Part of its exposure to Nakheel has already been resolved after the developer repaid its $3.52bn sukuk on time in December last year. NBAD is still unclear how much it will have to write down from the restructuring process. "As far as Nakheel is concerned it's a delay in the payment terms being offered, which we think is fine," Mr Tomalin said. "The situation with Limitless is less clear. We don't know what the upshot will be as you have to do careful analysis of the assets ? to see what the value is there."
As a major lender, NBAD sits on the creditors' co-ordinating committee of Limitless, which last month was put under the management control of Nakheel in the latest restructuring shake-up. "I'd like to think people would learn lessons from [the Dubai World situation]," said Mr Tomalin. "The main lesson is that one should lend against cashflow, this is not just in Dubai's case but generally. A lot of bankers tended to lend against security, which sometimes have much less value. You need to lend against projects or deals or investments that produce cashflow."

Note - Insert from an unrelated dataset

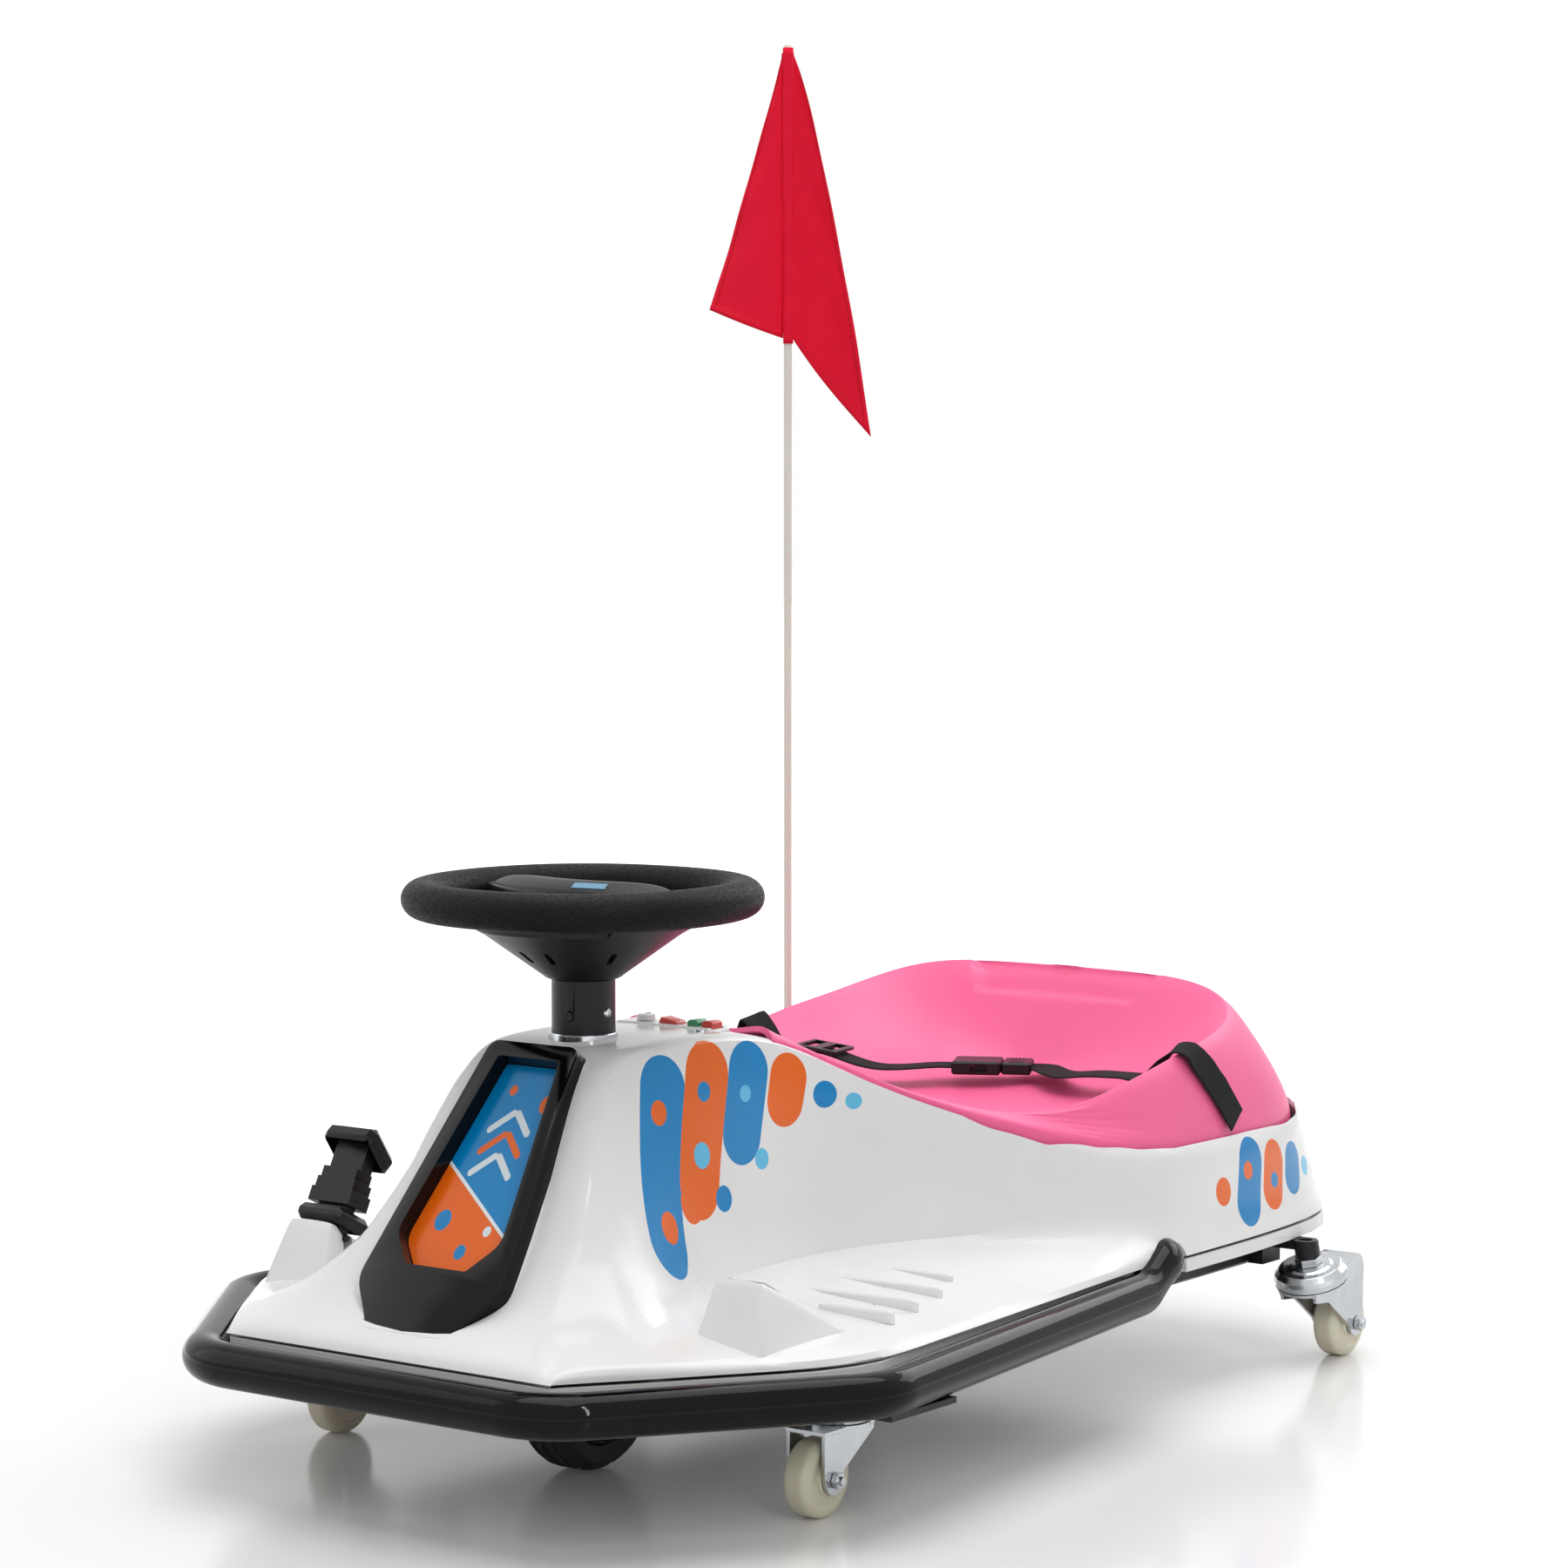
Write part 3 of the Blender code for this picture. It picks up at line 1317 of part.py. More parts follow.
def bezel():
    _, place, lean = face_frame()
    face = empty("nose_face", CAR, place, (lean, 0, 0))
    long = BEZEL_PROUD + BEZEL_DEEP
    rim = plate("nose_bezel", GLOSS, bezel_outline(0), long, face, (0, 0, (BEZEL_PROUD - BEZEL_DEEP) / 2))
    rounded(rim, 0.003, 2)
    cut(rim, plate("bezel_window", GLOSS, bezel_outline(BEZEL_BAND, BEZEL_SILL), 0.08, face))
    panel = bezel_outline(BEZEL_BAND + GAP, BEZEL_SILL + GAP)
    plate("nose_panel", INSERT, panel, 0.003, face, (0, 0, -BEZEL_SINK), bevel=0.0005)
    smooth(rim)


# Accelerator and controls


def accelerator():
    slope, middle = block_frame()
    place = Vector((-middle.x, middle.y, middle.z))
    top = empty("pedal_face", CAR, place, (-slope, 0, 0))
    collar = box(
        "pedal_collar",
        BLACK,
        (BLOCK_TOP_OUT_X - BLOCK_TOP_IN_X, BLOCK_TOP_LONG, COLLAR_H),
        (0, 0, GAP + COLLAR_H / 2),
        0.004,
        parent=top,
    )
    cut(collar, tool_box("collar_hole", (SOCKET_W, SOCKET_LONG, 0.04), (0, 0, 0), top))
    axis = empty("pedal_axis", CAR, pedal_pivot(), (-slope, 0, 0))
    arm_size = (SOCKET_W - 0.004, 0.010, 0.052)
    arm = box("accelerator_pedal", BLACK, arm_size, (0, 0, 0.012 + PIVOT_SINK), 0.001, parent=axis)
    pin = rod("pedal_pin", ZINC, PIN_R, SOCKET_W + 2 * PIN_SEAT, (0, 0, 0), "X", 12, axis)
    join(arm, as_tool(pin))
    for i in range(3):
        size = (0.036 - 0.003 * i, 0.020 - 0.002 * i, 0.010)
        join(arm, tool_box("arm_step", size, (0, 0, STEP_LOW + 0.005 + 0.0075 * i), axis))
    pad_at = (0, 0.003, PEDAL_REACH)
    pad = box("pedal_pad", BLACK, (PEDAL_W, PAD_LONG, PAD_DEEP), pad_at, 0.005, axis, (PAD_TILT, 0, 0))
    join(arm, as_tool(pad))
    wall = 0.003
    under = Vector(pad_at) + Matrix.Rotation(PAD_TILT, 3, "X") @ Vector((0, 0, -wall))
    hollow = (PEDAL_W - 2 * wall, PAD_LONG - 2 * wall, PAD_DEEP)
    cut(arm, tool_box("pad_hollow", hollow, under, axis, (PAD_TILT, 0, 0)))
    stem = tool_box("arm_top", (0.028, 0.011, 0.029), (0, 0.002, PEDAL_REACH - 0.0090), axis)
    join(arm, stem)
    return smooth(arm)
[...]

Equally, the age-old practice of name lending, whereby a bank would extend a loan to a company based on their reputation rather than on their balance sheet, is another policy Mr Tomalin believes banks will try to steer clear of in future. The shortfall of this strategy was laid bare after both Dubai World's debt problems and the multibillion-dollar defaults on debt obligations by the family-owned Saad and Al Gosaibi conglomerates last year. Gulf banks were estimated to have a $10bn exposure to the Saudi pair.
"The problem if every bank is name lending and you are not is that it puts you in an awkward position," Mr Tomalin said. "Whereas now people will say they don't want to do it, so it should make it easier to enforce more vigorous lending underwriting standards across the industry." Years of easy credit conditions led to cash being poured into the region's property market and an increase in prices. The global downturn led to a collapse in property values and banks tightening lending conditions.
With lenders still nervous about extending finance, credit growth has still not recovered to levels needed to help create jobs and boost economic expansion. Although the liquidity position of UAE banks is improving, the ratio of customer deposits to loans is about the same or less, limiting the amount of spare cash banks have to lend, said Mr Tomalin. "It will be modest credit growth, in the order of high single figures, across the year, which is probably not enough for an economy that wants to grow quite fast," he said.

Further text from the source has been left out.